DATA SHOWN:
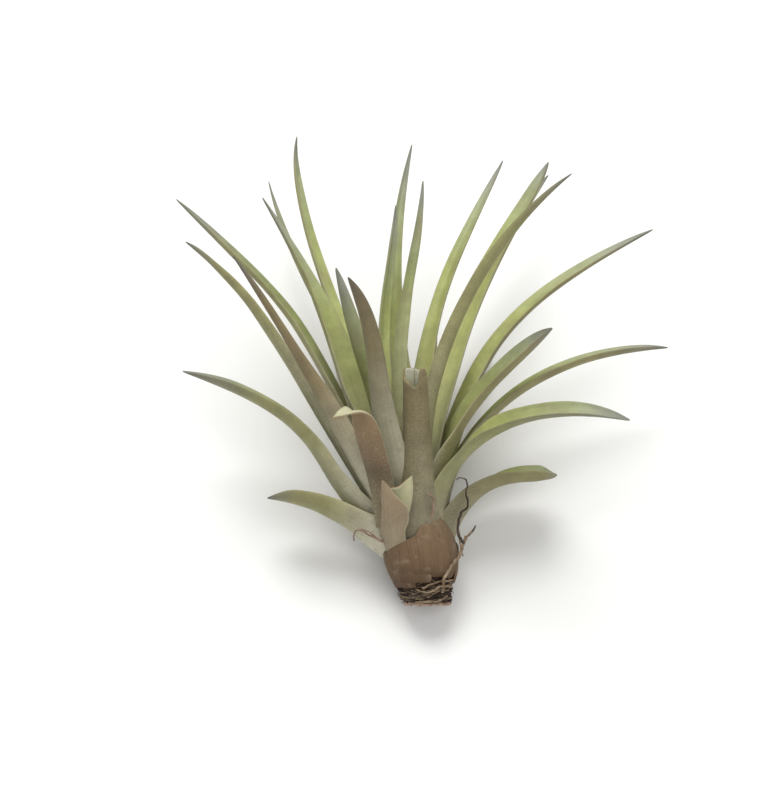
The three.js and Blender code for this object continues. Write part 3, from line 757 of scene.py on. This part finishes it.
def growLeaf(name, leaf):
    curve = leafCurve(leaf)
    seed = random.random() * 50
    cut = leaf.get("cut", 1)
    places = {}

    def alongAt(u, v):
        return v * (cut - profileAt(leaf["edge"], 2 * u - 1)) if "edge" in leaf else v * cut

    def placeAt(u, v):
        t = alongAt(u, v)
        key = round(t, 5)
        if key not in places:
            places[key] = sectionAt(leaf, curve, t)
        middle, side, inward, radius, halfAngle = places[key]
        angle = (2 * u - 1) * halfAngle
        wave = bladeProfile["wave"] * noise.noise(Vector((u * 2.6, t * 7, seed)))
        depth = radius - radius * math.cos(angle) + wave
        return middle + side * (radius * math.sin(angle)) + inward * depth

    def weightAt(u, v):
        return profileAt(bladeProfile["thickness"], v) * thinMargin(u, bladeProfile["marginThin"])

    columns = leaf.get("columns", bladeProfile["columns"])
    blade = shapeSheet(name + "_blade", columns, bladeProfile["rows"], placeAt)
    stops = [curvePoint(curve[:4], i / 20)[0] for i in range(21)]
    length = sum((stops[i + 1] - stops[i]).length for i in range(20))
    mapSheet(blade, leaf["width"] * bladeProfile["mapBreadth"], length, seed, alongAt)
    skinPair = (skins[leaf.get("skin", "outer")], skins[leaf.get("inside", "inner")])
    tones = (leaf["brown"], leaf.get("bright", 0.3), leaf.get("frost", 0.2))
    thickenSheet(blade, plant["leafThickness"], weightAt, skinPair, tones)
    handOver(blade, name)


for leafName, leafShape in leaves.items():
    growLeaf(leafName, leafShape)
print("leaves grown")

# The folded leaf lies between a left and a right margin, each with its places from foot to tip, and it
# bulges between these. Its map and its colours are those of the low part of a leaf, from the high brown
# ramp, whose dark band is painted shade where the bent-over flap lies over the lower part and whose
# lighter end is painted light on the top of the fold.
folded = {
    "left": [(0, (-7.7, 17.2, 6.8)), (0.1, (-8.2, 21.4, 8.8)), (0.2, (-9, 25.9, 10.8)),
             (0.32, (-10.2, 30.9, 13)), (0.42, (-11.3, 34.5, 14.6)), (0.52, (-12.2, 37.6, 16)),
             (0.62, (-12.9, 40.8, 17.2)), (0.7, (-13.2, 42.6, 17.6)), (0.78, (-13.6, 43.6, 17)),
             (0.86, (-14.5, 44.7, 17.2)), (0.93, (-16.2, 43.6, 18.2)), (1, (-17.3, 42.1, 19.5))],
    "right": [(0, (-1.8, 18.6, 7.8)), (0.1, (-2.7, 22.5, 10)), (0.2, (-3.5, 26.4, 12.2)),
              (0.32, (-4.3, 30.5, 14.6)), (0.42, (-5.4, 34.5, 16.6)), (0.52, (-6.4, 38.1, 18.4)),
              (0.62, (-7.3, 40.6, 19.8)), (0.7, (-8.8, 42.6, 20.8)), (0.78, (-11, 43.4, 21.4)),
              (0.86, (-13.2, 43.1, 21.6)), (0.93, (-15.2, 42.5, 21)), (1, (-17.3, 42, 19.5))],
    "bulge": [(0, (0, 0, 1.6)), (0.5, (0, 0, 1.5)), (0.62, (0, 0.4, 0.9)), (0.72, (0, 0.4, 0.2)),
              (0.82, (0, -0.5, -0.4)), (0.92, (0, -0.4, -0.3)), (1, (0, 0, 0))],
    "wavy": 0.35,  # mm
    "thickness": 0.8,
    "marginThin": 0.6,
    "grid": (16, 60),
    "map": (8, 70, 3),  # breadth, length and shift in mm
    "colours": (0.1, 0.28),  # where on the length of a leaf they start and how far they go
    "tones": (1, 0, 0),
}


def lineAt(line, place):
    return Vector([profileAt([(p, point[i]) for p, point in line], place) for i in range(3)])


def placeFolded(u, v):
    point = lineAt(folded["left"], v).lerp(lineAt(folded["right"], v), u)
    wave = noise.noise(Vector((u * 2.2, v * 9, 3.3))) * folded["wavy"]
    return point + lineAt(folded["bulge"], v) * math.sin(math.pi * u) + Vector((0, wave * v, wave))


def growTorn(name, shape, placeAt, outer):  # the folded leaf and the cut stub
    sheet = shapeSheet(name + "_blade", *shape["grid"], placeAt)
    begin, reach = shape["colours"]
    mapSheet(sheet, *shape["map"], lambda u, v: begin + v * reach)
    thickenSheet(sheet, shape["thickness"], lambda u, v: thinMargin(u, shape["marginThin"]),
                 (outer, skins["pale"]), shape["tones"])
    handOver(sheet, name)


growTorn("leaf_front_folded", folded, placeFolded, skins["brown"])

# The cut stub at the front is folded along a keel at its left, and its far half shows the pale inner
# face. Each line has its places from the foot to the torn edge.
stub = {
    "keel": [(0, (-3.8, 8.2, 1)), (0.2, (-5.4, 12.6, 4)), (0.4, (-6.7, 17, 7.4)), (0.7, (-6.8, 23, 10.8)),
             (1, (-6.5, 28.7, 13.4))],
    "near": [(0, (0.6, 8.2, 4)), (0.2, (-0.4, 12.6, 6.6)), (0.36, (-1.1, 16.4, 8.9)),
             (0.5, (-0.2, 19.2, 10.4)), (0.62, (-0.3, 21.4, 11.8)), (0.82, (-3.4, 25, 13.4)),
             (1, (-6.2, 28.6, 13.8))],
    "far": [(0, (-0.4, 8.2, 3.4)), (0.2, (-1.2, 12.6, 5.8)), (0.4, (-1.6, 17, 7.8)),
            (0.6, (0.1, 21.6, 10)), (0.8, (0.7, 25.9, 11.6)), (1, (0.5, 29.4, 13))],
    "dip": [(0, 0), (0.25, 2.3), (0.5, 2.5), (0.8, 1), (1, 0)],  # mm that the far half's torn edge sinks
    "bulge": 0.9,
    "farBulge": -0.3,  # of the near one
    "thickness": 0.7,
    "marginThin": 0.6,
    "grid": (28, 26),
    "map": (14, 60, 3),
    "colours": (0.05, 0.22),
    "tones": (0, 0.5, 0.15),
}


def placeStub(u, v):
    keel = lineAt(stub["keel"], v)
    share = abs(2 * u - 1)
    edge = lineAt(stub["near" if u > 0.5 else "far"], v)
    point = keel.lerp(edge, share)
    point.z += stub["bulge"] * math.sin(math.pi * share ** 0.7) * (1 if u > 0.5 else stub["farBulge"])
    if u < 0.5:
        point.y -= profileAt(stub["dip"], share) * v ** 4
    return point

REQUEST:
Write down again the exact lines running from the beginning of the data to the line containing "return v * (cut", with both ends included.

OUTPUT OF THE EXERCISE:
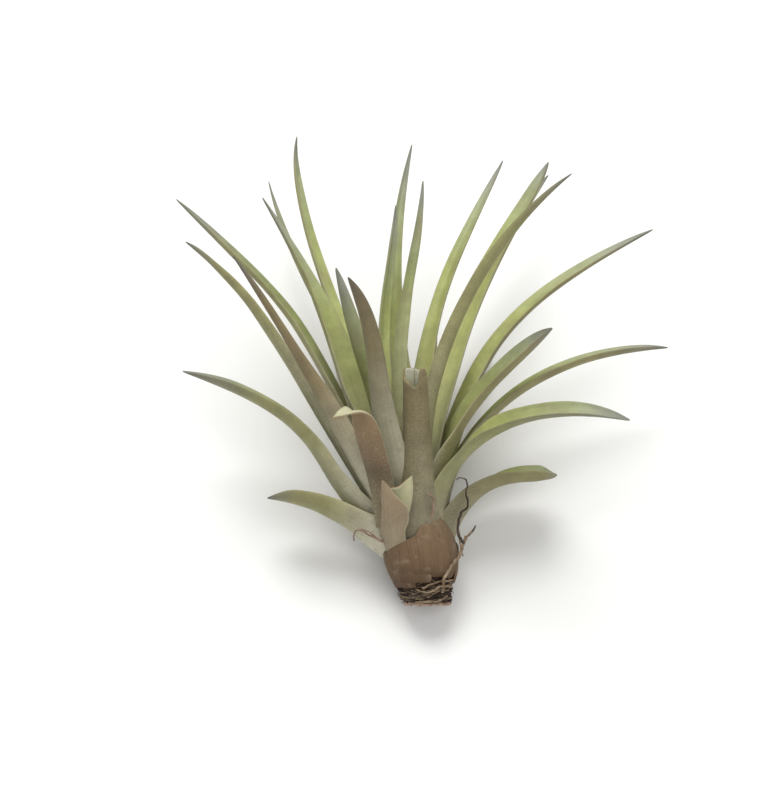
The three.js and Blender code for this object continues. Write part 3, from line 757 of scene.py on. This part finishes it.
def growLeaf(name, leaf):
    curve = leafCurve(leaf)
    seed = random.random() * 50
    cut = leaf.get("cut", 1)
    places = {}

    def alongAt(u, v):
        return v * (cut - profileAt(leaf["edge"], 2 * u - 1)) if "edge" in leaf else v * cut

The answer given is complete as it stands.